Ultimately, we have to understand that conservation is an active process rather than a passive one. We have to understand that humans are not only guardians of the ecosystem, but an integral part of the ecosystem themselves. 

I have seen this first hand. As the owner and CEO of a conservation tourism company, I know that it is Indigenous populations who intuitively understand how best to preserve our land. And it is crucial that politicians and conference delegates understand that as well. 

As we approach the crucial decade for conservation we have ever faced, we must not be tempted to assume that all human populations have a detrimental impact on the land. A top-down approach to conservation will never work. Local understanding, wisdom and practices will remain a crucial tool in preserving the lands that our species rely on. 

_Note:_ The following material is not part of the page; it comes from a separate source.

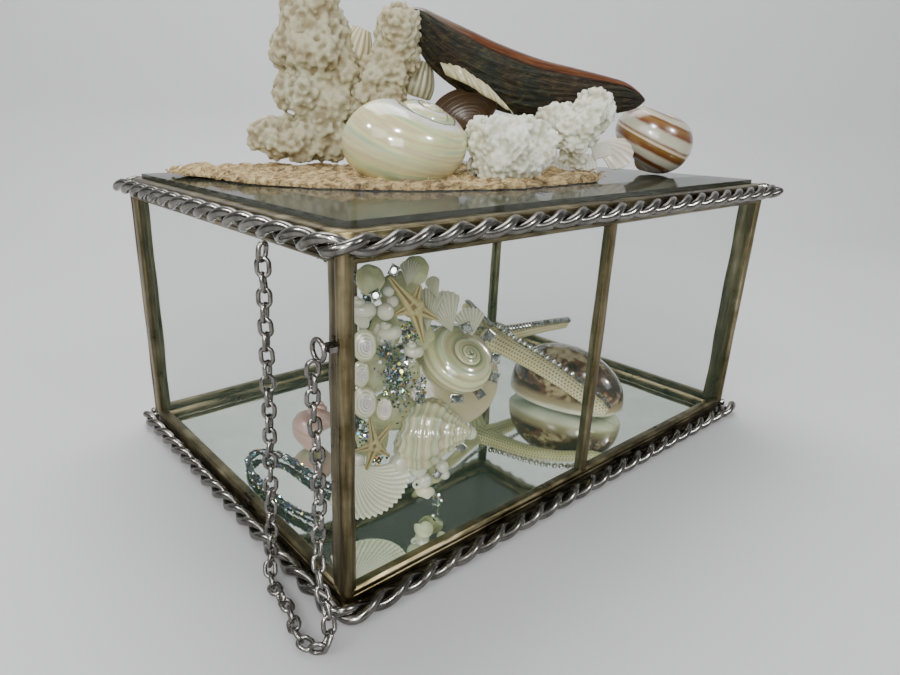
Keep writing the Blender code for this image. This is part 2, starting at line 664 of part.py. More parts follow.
wall_frame()
panes()
base()
rope("base_rope_front", rope_front(ROPE_BASE_Z))
rope("base_rope_back", rope_back(ROPE_BASE_Z))
lid()
rope("lid_rope_front", rope_front(ROPE_LID_Z))
rope("lid_rope_back", rope_back(ROPE_LID_Z))
hinges()
chain()
on_lid()
inside()
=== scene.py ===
"""Looks of the glass box: soldered frame, twisted wire, chain, mirror, shells, coral and star.

Lengths are millimetres until make() turns them into metres. X runs along the long side, the
front faces -Y and the table is z = 0, as in the CAD model.
"""
import math

import bmesh
import bpy
import numpy as np
from mathutils import Matrix, Vector


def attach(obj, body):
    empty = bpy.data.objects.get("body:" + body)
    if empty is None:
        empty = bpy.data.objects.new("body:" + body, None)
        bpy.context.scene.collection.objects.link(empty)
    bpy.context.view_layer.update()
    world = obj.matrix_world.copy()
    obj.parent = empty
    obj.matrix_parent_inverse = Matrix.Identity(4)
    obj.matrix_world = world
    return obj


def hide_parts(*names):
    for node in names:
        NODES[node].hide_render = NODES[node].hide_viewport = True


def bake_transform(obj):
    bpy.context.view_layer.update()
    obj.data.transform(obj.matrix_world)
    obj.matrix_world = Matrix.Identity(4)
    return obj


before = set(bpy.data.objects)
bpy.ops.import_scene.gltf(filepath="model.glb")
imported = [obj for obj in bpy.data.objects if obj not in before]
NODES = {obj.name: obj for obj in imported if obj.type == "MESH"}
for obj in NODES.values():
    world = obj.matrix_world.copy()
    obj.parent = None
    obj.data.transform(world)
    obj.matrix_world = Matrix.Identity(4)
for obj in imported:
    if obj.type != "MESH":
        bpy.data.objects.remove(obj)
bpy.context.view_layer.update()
TAU = 2 * math.pi
MM = 0.001
HX, HY = 99.1, 68.0          # post centres
FLOOR = 3.1                  # top of the mirror
SHELF = 102.2                # top of the lid's glass
GAP = 0.35                   # clearance under what lies on the mirror or the lid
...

We need more biodiversity funding for local communities to spend in whatever way they see fit. Canada’s historic $800 million in funding over seven years for Indigenous-led conservation projects should serve as inspiration. Startlingly few politicians have followed in Justin Trudeau’s footsteps. 

Similarly, we need members from local communities to be fairly represented at COP conferences, to relay what the reality is on the ground. Having only three minutes to represent the concerns of 10,000 Traditional Nations groups is nothing more than a tick-box exercise. Indigenous populations need meaningful inclusions in the dialogue, if we are to have a realistic chance of preventing a global mass extinction of species. 

Fundamentally, we need to imagine a model of conservation that includes those who have done it effectively millennia, instead of forgetting them from the equation.